Reproduce the listing below verbatim.

-- BEGIN Entries --

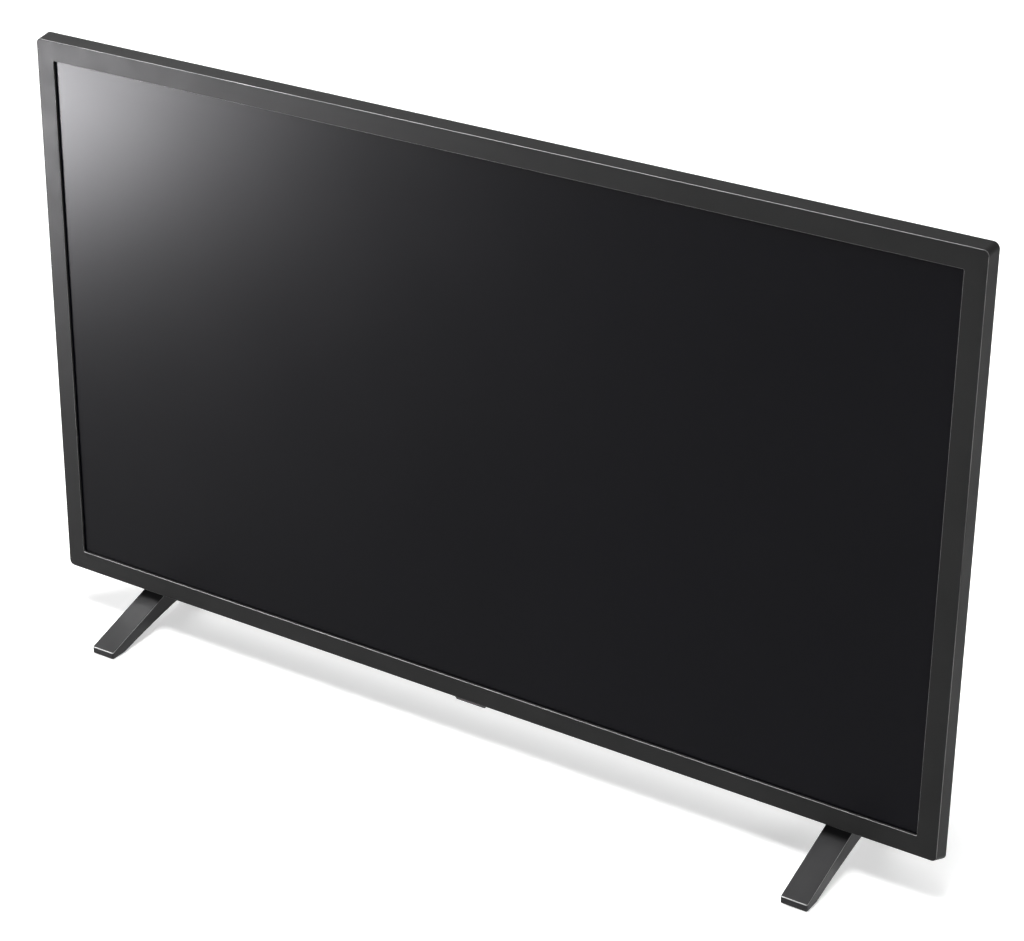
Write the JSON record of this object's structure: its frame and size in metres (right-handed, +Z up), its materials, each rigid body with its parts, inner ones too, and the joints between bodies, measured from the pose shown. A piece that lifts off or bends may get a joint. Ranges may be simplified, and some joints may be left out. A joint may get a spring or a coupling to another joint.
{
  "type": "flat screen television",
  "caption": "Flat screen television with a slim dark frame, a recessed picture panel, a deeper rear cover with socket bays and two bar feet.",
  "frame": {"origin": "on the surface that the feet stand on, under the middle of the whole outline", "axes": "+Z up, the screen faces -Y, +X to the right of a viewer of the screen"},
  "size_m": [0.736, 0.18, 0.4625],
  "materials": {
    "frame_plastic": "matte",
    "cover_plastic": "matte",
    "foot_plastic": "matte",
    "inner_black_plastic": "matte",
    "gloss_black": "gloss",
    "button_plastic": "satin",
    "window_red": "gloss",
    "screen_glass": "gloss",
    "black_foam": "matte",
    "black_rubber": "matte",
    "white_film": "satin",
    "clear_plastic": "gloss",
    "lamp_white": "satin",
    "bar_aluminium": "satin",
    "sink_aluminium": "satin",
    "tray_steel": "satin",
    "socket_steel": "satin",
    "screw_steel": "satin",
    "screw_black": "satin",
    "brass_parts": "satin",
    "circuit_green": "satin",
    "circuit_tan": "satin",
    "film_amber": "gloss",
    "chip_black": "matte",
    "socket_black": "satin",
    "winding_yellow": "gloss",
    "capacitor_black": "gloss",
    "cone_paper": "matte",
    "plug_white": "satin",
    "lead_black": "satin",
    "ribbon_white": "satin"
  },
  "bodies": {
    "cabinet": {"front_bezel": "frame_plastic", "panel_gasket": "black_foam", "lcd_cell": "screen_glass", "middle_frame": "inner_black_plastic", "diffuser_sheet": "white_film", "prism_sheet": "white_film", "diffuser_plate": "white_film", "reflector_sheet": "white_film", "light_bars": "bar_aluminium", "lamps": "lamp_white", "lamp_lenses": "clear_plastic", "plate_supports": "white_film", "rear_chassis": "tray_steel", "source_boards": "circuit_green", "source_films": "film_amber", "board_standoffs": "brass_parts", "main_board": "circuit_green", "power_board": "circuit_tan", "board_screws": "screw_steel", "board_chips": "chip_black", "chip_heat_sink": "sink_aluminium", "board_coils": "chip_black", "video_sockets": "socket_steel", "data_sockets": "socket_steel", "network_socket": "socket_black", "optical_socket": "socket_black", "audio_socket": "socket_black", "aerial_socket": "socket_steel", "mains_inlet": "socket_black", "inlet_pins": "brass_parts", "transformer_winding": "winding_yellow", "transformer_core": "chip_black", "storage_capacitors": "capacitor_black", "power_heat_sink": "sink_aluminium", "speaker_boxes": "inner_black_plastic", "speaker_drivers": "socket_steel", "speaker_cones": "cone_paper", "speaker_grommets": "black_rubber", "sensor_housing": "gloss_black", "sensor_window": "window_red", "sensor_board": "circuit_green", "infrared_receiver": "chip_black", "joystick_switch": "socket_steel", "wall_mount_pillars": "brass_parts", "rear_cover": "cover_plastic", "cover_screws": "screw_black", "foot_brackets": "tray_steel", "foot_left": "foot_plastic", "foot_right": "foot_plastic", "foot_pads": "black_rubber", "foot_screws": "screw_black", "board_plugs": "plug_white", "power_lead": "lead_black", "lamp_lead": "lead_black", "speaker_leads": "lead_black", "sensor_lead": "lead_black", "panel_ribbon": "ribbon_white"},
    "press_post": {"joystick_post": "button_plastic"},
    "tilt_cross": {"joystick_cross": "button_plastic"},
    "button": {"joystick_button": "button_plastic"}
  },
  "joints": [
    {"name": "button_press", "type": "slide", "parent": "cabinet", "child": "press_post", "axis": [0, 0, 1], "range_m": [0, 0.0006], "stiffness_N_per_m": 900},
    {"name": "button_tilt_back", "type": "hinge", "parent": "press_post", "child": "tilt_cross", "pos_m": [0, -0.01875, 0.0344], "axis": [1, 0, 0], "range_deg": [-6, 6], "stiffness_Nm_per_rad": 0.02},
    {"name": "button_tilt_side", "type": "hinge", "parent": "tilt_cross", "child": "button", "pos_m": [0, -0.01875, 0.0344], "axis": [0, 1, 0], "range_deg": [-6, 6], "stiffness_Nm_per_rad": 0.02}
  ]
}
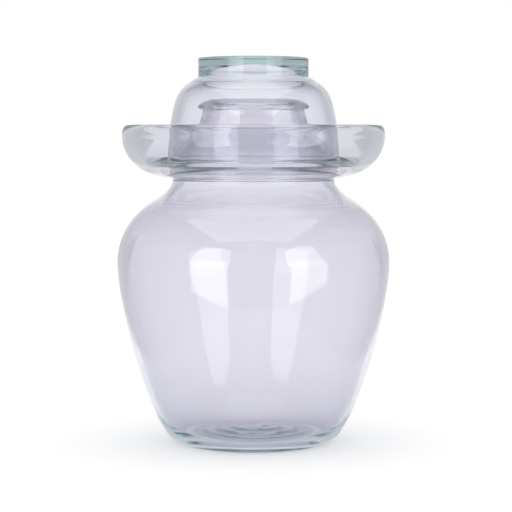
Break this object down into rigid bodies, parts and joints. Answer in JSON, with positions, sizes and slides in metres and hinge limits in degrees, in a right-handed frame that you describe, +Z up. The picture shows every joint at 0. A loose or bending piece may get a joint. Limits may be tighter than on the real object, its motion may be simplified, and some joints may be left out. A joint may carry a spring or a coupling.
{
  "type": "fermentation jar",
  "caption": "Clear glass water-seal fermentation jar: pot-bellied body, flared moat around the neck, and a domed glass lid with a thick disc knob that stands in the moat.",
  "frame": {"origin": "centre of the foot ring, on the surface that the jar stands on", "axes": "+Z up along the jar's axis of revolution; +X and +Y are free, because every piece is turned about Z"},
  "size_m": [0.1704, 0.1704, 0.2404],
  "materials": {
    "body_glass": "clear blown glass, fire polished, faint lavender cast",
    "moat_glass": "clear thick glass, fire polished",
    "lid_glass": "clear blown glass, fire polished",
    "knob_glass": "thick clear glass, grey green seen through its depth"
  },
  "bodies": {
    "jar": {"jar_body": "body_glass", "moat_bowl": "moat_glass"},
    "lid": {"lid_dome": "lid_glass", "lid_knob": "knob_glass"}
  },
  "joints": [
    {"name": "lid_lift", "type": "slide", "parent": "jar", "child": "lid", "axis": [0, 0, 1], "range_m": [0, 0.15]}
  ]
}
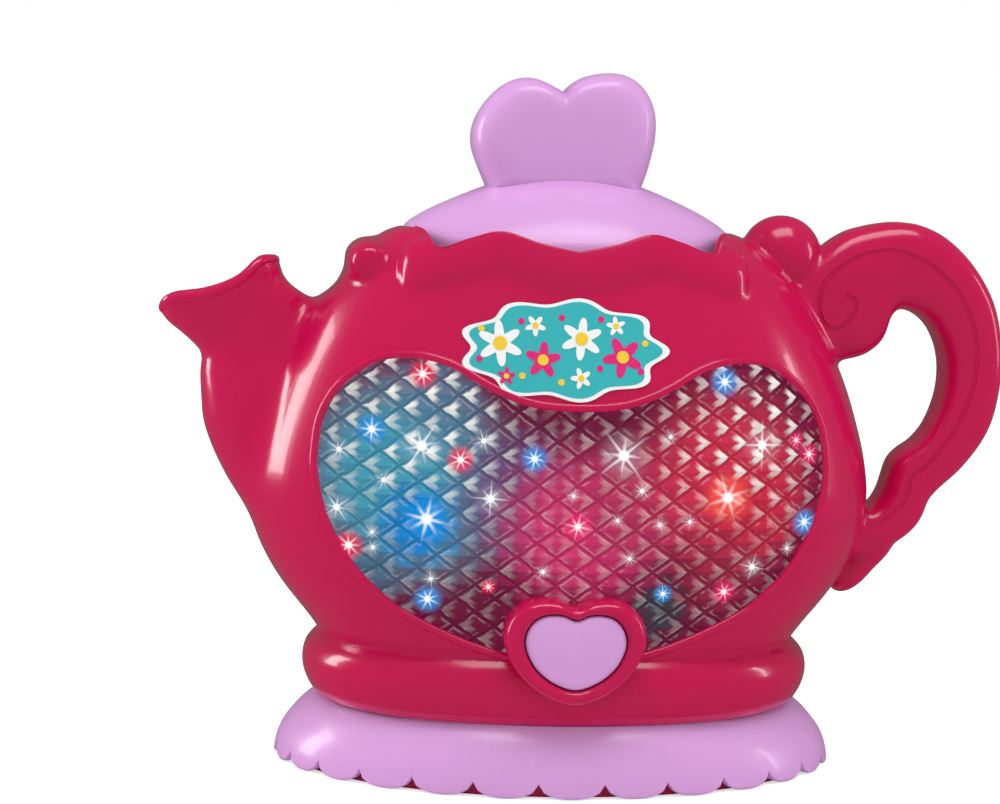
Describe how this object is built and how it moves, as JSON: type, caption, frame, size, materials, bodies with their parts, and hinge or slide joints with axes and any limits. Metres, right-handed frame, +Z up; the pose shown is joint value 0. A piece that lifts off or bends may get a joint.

-- END Entries --

* [Solution]:
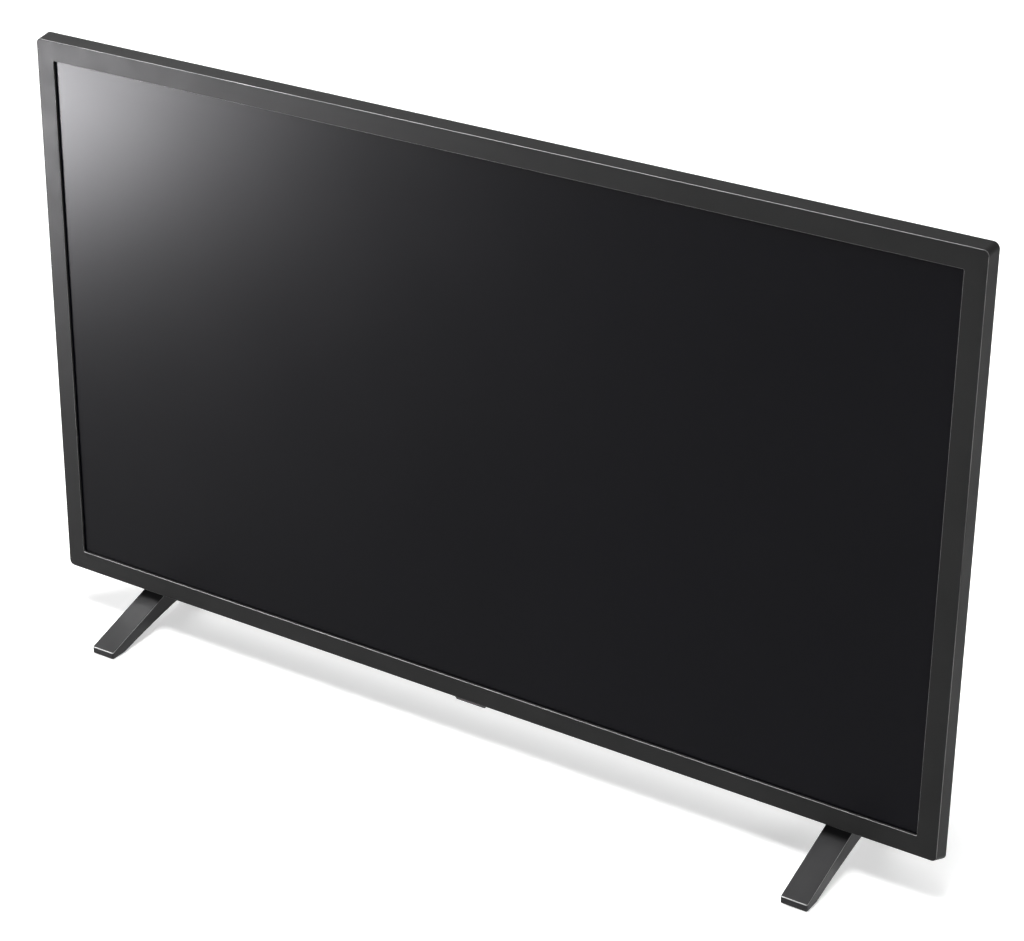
Write the JSON record of this object's structure: its frame and size in metres (right-handed, +Z up), its materials, each rigid body with its parts, inner ones too, and the joints between bodies, measured from the pose shown. A piece that lifts off or bends may get a joint. Ranges may be simplified, and some joints may be left out. A joint may get a spring or a coupling to another joint.
{
  "type": "flat screen television",
  "caption": "Flat screen television with a slim dark frame, a recessed picture panel, a deeper rear cover with socket bays and two bar feet.",
  "frame": {"origin": "on the surface that the feet stand on, under the middle of the whole outline", "axes": "+Z up, the screen faces -Y, +X to the right of a viewer of the screen"},
  "size_m": [0.736, 0.18, 0.4625],
  "materials": {
    "frame_plastic": "matte",
    "cover_plastic": "matte",
    "foot_plastic": "matte",
    "inner_black_plastic": "matte",
    "gloss_black": "gloss",
    "button_plastic": "satin",
    "window_red": "gloss",
    "screen_glass": "gloss",
    "black_foam": "matte",
    "black_rubber": "matte",
    "white_film": "satin",
    "clear_plastic": "gloss",
    "lamp_white": "satin",
    "bar_aluminium": "satin",
    "sink_aluminium": "satin",
    "tray_steel": "satin",
    "socket_steel": "satin",
    "screw_steel": "satin",
    "screw_black": "satin",
    "brass_parts": "satin",
    "circuit_green": "satin",
    "circuit_tan": "satin",
    "film_amber": "gloss",
    "chip_black": "matte",
    "socket_black": "satin",
    "winding_yellow": "gloss",
    "capacitor_black": "gloss",
    "cone_paper": "matte",
    "plug_white": "satin",
    "lead_black": "satin",
    "ribbon_white": "satin"
  },
  "bodies": {
    "cabinet": {"front_bezel": "frame_plastic", "panel_gasket": "black_foam", "lcd_cell": "screen_glass", "middle_frame": "inner_black_plastic", "diffuser_sheet": "white_film", "prism_sheet": "white_film", "diffuser_plate": "white_film", "reflector_sheet": "white_film", "light_bars": "bar_aluminium", "lamps": "lamp_white", "lamp_lenses": "clear_plastic", "plate_supports": "white_film", "rear_chassis": "tray_steel", "source_boards": "circuit_green", "source_films": "film_amber", "board_standoffs": "brass_parts", "main_board": "circuit_green", "power_board": "circuit_tan", "board_screws": "screw_steel", "board_chips": "chip_black", "chip_heat_sink": "sink_aluminium", "board_coils": "chip_black", "video_sockets": "socket_steel", "data_sockets": "socket_steel", "network_socket": "socket_black", "optical_socket": "socket_black", "audio_socket": "socket_black", "aerial_socket": "socket_steel", "mains_inlet": "socket_black", "inlet_pins": "brass_parts", "transformer_winding": "winding_yellow", "transformer_core": "chip_black", "storage_capacitors": "capacitor_black", "power_heat_sink": "sink_aluminium", "speaker_boxes": "inner_black_plastic", "speaker_drivers": "socket_steel", "speaker_cones": "cone_paper", "speaker_grommets": "black_rubber", "sensor_housing": "gloss_black", "sensor_window": "window_red", "sensor_board": "circuit_green", "infrared_receiver": "chip_black", "joystick_switch": "socket_steel", "wall_mount_pillars": "brass_parts", "rear_cover": "cover_plastic", "cover_screws": "screw_black", "foot_brackets": "tray_steel", "foot_left": "foot_plastic", "foot_right": "foot_plastic", "foot_pads": "black_rubber", "foot_screws": "screw_black", "board_plugs": "plug_white", "power_lead": "lead_black", "lamp_lead": "lead_black", "speaker_leads": "lead_black", "sensor_lead": "lead_black", "panel_ribbon": "ribbon_white"},
    "press_post": {"joystick_post": "button_plastic"},
    "tilt_cross": {"joystick_cross": "button_plastic"},
    "button": {"joystick_button": "button_plastic"}
  },
  "joints": [
    {"name": "button_press", "type": "slide", "parent": "cabinet", "child": "press_post", "axis": [0, 0, 1], "range_m": [0, 0.0006], "stiffness_N_per_m": 900},
    {"name": "button_tilt_back", "type": "hinge", "parent": "press_post", "child": "tilt_cross", "pos_m": [0, -0.01875, 0.0344], "axis": [1, 0, 0], "range_deg": [-6, 6], "stiffness_Nm_per_rad": 0.02},
    {"name": "button_tilt_side", "type": "hinge", "parent": "tilt_cross", "child": "button", "pos_m": [0, -0.01875, 0.0344], "axis": [0, 1, 0], "range_deg": [-6, 6], "stiffness_Nm_per_rad": 0.02}
  ]
}
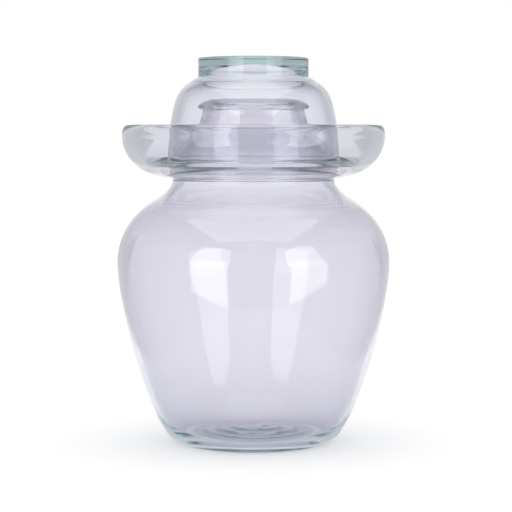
Break this object down into rigid bodies, parts and joints. Answer in JSON, with positions, sizes and slides in metres and hinge limits in degrees, in a right-handed frame that you describe, +Z up. The picture shows every joint at 0. A loose or bending piece may get a joint. Limits may be tighter than on the real object, its motion may be simplified, and some joints may be left out. A joint may carry a spring or a coupling.
{
  "type": "fermentation jar",
  "caption": "Clear glass water-seal fermentation jar: pot-bellied body, flared moat around the neck, and a domed glass lid with a thick disc knob that stands in the moat.",
  "frame": {"origin": "centre of the foot ring, on the surface that the jar stands on", "axes": "+Z up along the jar's axis of revolution; +X and +Y are free, because every piece is turned about Z"},
  "size_m": [0.1704, 0.1704, 0.2404],
  "materials": {
    "body_glass": "clear blown glass, fire polished, faint lavender cast",
    "moat_glass": "clear thick glass, fire polished",
    "lid_glass": "clear blown glass, fire polished",
    "knob_glass": "thick clear glass, grey green seen through its depth"
  },
  "bodies": {
    "jar": {"jar_body": "body_glass", "moat_bowl": "moat_glass"},
    "lid": {"lid_dome": "lid_glass", "lid_knob": "knob_glass"}
  },
  "joints": [
    {"name": "lid_lift", "type": "slide", "parent": "jar", "child": "lid", "axis": [0, 0, 1], "range_m": [0, 0.15]}
  ]
}
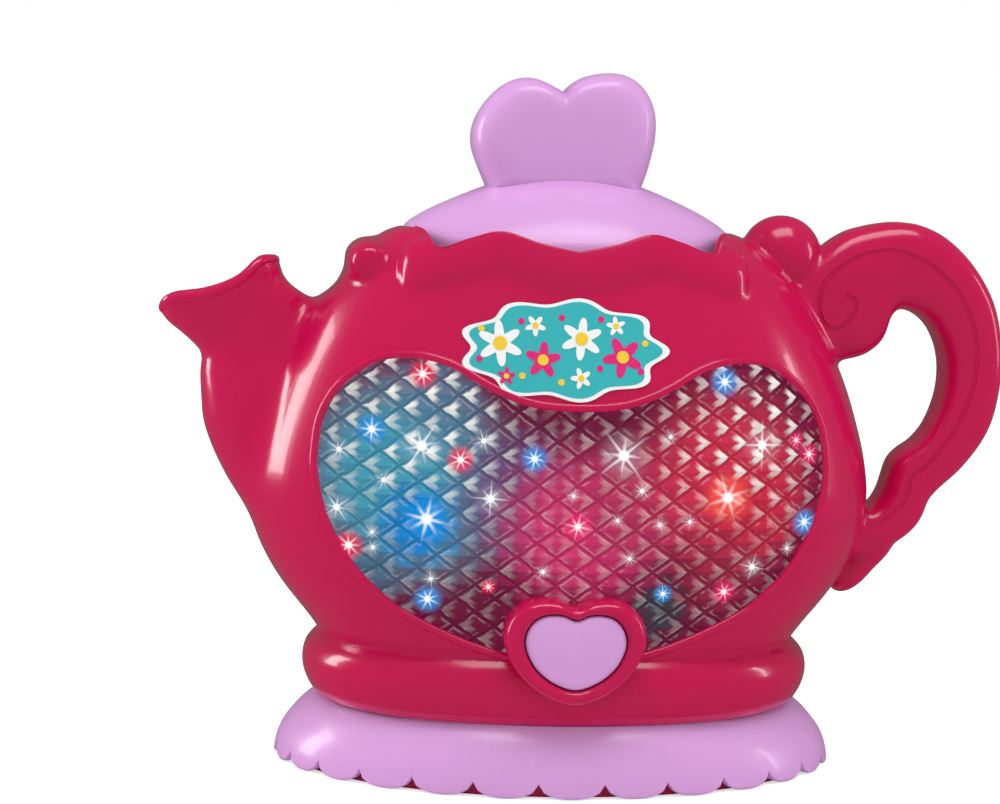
Describe how this object is built and how it moves, as JSON: type, caption, frame, size, materials, bodies with their parts, and hinge or slide joints with axes and any limits. Metres, right-handed frame, +Z up; the pose shown is joint value 0. A piece that lifts off or bends may get a joint.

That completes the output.